Synopsis

This project involves exploring the U.S. National Oceanic and Atmospheric Administration’s (NOAA) storm database. This database tracks characteristics of major storms and weather events in the United States, including when and where they occur, as well as estimates of any fatalities, injuries, and property damage.

This analysis tries to answer the following questions:

  1. Across the United States, which types of events (as indicated in the EVTYPE variable) are most harmful with respect to population health?
  2. Across the United States, which types of events have the greatest economic consequences?

Data Processing

loading the data

library(dplyr)
## 
## Attaching package: 'dplyr'
## The following objects are masked from 'package:stats':
## 
##     filter, lag
## The following objects are masked from 'package:base':
## 
##     intersect, setdiff, setequal, union
library(ggplot2)
library(gridExtra)
## 
## Attaching package: 'gridExtra'
## The following object is masked from 'package:dplyr':
## 
##     combine
url <- "https://d396qusza40orc.cloudfront.net/repdata%2Fdata%2FStormData.csv.bz2"
download.file(url, "storm_data.csv")
data <- read.csv("storm_data.csv", stringsAsFactors = F)

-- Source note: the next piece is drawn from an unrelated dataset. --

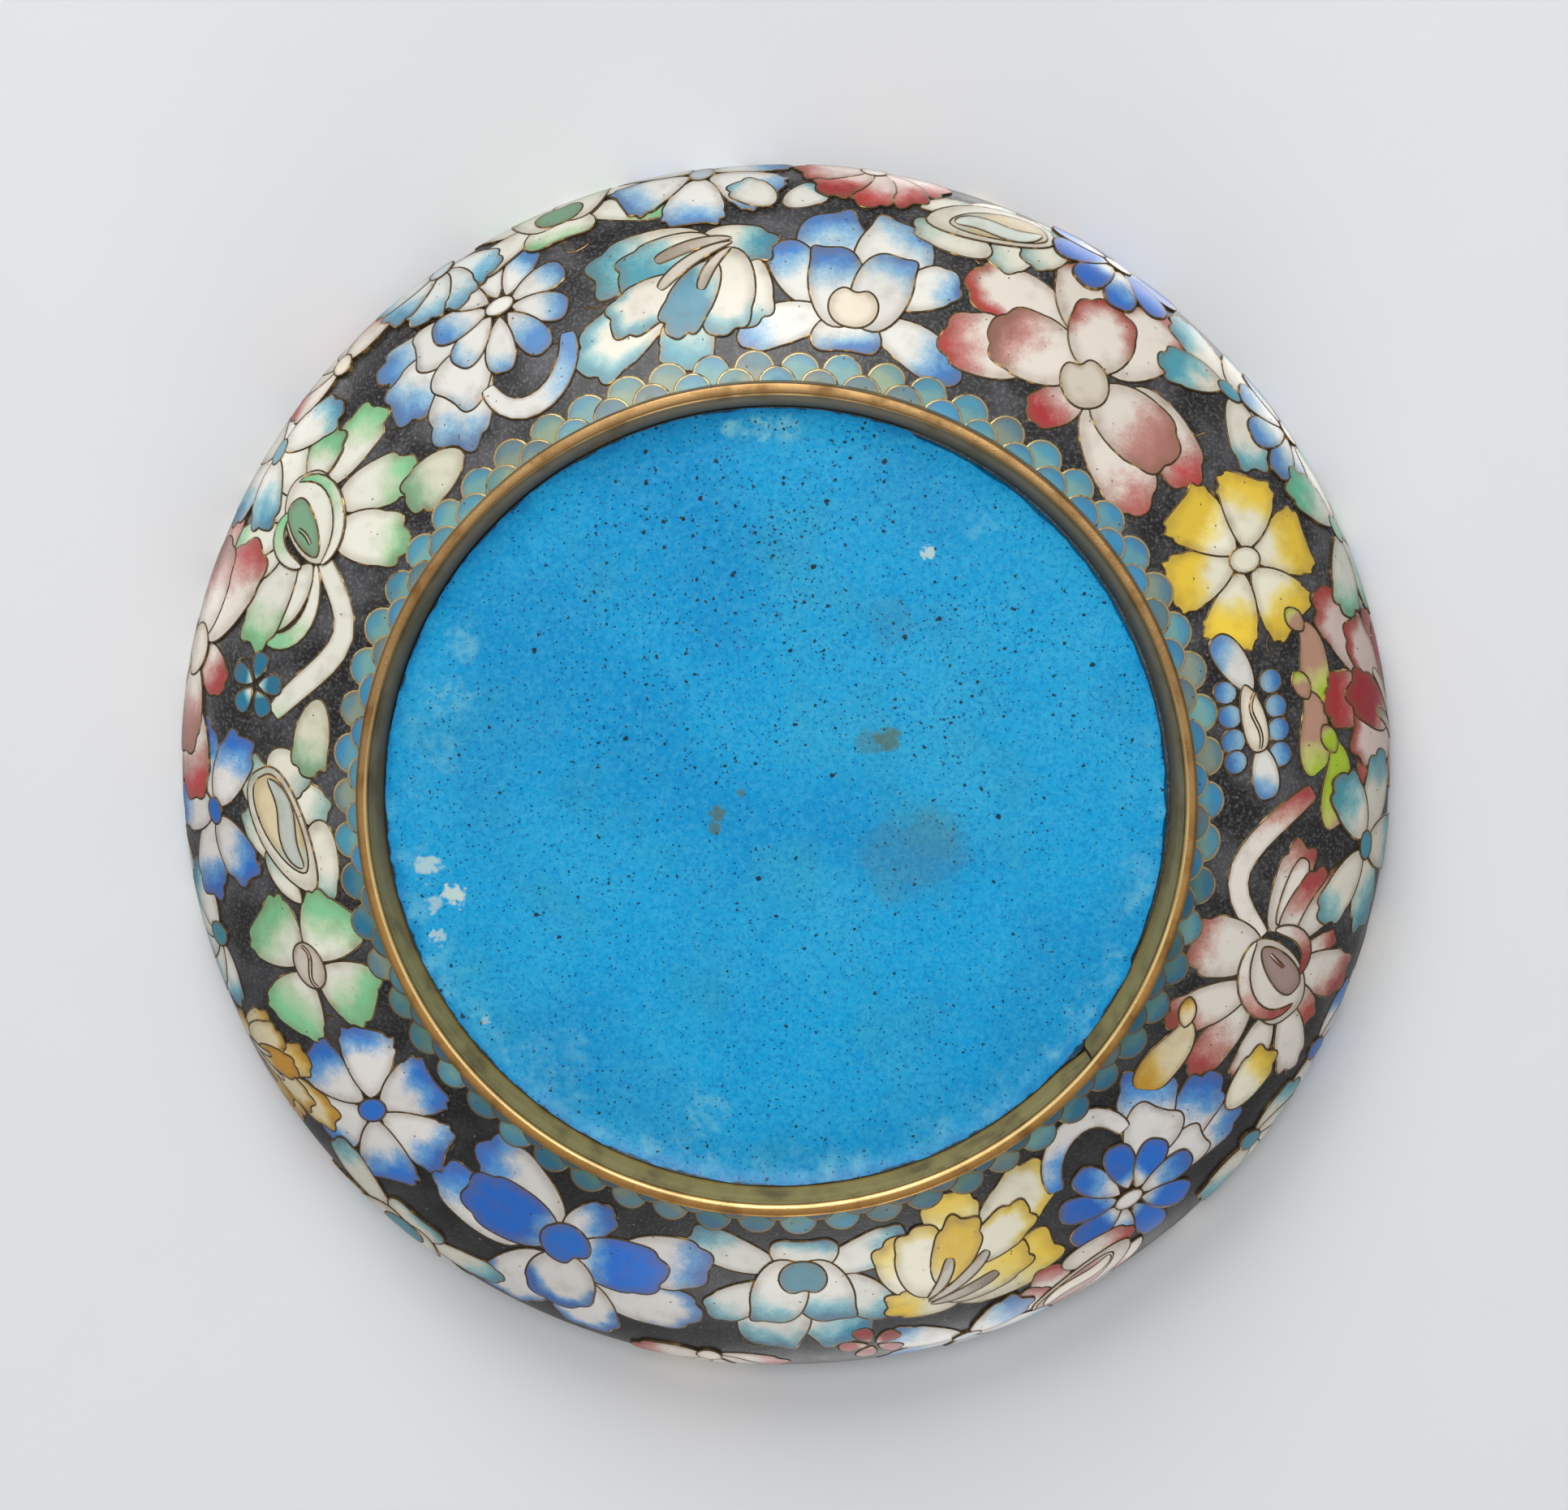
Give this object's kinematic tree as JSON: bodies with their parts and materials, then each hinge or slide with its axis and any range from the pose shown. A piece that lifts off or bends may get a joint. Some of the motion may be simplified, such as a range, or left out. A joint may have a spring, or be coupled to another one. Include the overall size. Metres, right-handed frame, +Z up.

Take a subset with the required variables

data <- data[, c(8, 23:28)] 
  1. Question: Across the United States, which types of events (as indicated in the EVTYPE variable) are most harmful with respect to population health?
injuries <- data %>%
        group_by(EVTYPE) %>%
        summarize(total_injuries = sum(INJURIES)) %>%
        arrange(desc(total_injuries))

injuries_plot <- ggplot(injuries[1:3, ], aes(x = reorder(EVTYPE, -total_injuries), 
        y = total_injuries)) +
        geom_bar(stat = "identity") +
        xlab("Type of Event") + 
        ylab("Injury") +
        ggtitle("Most Harmful Types of Events")
  1. Question: Across the United States, which types of events have the greatest economic consequences?
properties <- subset(data, data$PROPDMGEXP %in% c("K", "M", "B"))[, c(1, 4:5)]
properties$PROPDMGEXP[properties$PROPDMGEXP == "K"] <- 1000
properties$PROPDMGEXP[properties$PROPDMGEXP == "M"] <- 1000000
properties$PROPDMGEXP[properties$PROPDMGEXP == "B"] <- 1000000000

property_damage <- properties %>%
        mutate(PROPDMGVAL = as.numeric(PROPDMGEXP) * PROPDMG) %>%
        group_by(EVTYPE) %>%
        summarize(total_val = sum(PROPDMGVAL) / 1000000000) %>%
        arrange(desc(total_val))

property_damage_plot <- ggplot(property_damage[1:3, ], aes(x = reorder(EVTYPE, -total_val), 
        y = total_val)) +
        geom_bar(stat = "identity") +
        xlab("Type of Event") + 
        ylab("Property Damage") +
        ggtitle("Types of Events with greatest economic consequences")

Results

  1. Answer: The most harmful type of event across united states is the tornado.
print(injuries_plot)

  1. Answer: The type of event with the greatest economic consequences is the flood.
print(property_damage_plot)